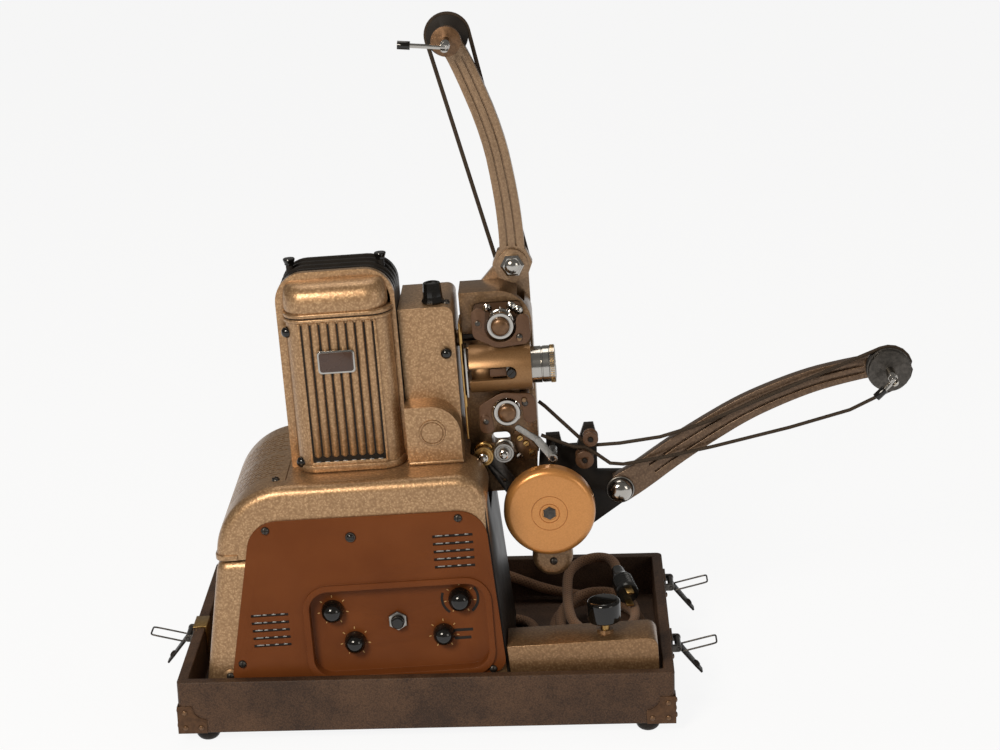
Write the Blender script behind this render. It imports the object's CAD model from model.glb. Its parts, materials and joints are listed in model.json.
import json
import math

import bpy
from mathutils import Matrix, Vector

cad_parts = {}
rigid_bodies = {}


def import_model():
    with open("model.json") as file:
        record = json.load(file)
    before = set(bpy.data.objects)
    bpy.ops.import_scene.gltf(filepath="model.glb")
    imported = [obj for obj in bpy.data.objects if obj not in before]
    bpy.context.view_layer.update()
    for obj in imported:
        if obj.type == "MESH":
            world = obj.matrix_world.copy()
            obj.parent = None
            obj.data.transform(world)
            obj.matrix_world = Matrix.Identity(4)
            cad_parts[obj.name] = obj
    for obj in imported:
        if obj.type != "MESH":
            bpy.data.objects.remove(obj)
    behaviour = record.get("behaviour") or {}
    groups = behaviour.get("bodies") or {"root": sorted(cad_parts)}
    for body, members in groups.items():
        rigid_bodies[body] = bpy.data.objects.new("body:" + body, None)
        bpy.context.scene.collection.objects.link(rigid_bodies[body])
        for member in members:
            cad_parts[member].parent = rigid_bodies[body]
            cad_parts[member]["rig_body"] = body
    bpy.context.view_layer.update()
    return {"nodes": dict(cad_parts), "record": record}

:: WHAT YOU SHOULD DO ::
Reproduce only the lines from the top of the material through the one bearing "imported = [obj", each exactly as it stands.

:: FINISHED ANSWER ::
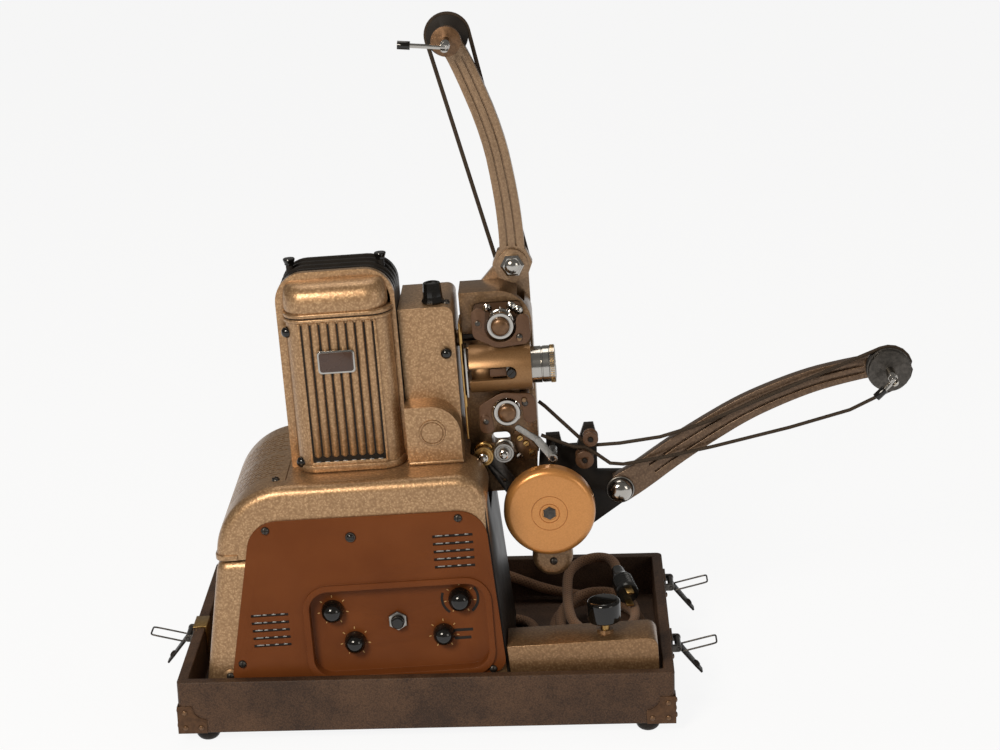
Write the Blender script behind this render. It imports the object's CAD model from model.glb. Its parts, materials and joints are listed in model.json.
import json
import math

import bpy
from mathutils import Matrix, Vector

cad_parts = {}
rigid_bodies = {}


def import_model():
    with open("model.json") as file:
        record = json.load(file)
    before = set(bpy.data.objects)
    bpy.ops.import_scene.gltf(filepath="model.glb")
    imported = [obj for obj in bpy.data.objects if obj not in before]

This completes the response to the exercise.